I also have the limitation of the size of the pot (small stoves and kitchen space in the flats in Helsinki...), so I can only brew small batches.
As @madscientist451 said (above), larger amounts of grains help stabilize the mash temperature.

During my mash, the kettle sides are wrapped (two layers) with Reflectix, the lid is on and covered (two layers) with a bath towel. For my common mashes, this will hold the mash temperature in range for 30+ minutes (with a drop of around 2° F over a 60 min mash). With 5 lb grains, mash temp is consistent for 60 minutes.
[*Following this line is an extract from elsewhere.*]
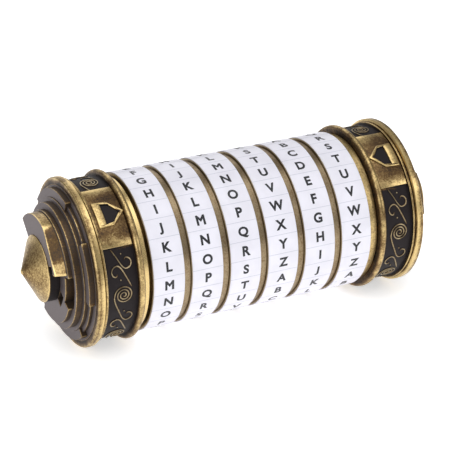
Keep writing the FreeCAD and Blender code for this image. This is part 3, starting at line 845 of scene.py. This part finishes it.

Opening the lid seems to cause a drop of about 1° F. The kettle lid has a steam vent - and the vent is large enough for the probe for my my digital thermometer / alarm. If I were to take a mash pH sample, I would typically accept the temperature loss (1° F); I could also add 1° F to the strike temperature.

For less than 3# of grain, people talk about using a preheated oven to hold the mash stable. Heat the oven to 160° F, turn off the heat, insert the mash, let is sit for 30 to 60 min.

During my last mash phase, the iodine test was still negative after one hour and half.
Without knowing your mash size and temperature ranges, this may be due by the swings in mash temperature. Or it may be a separate problem (grain crush?).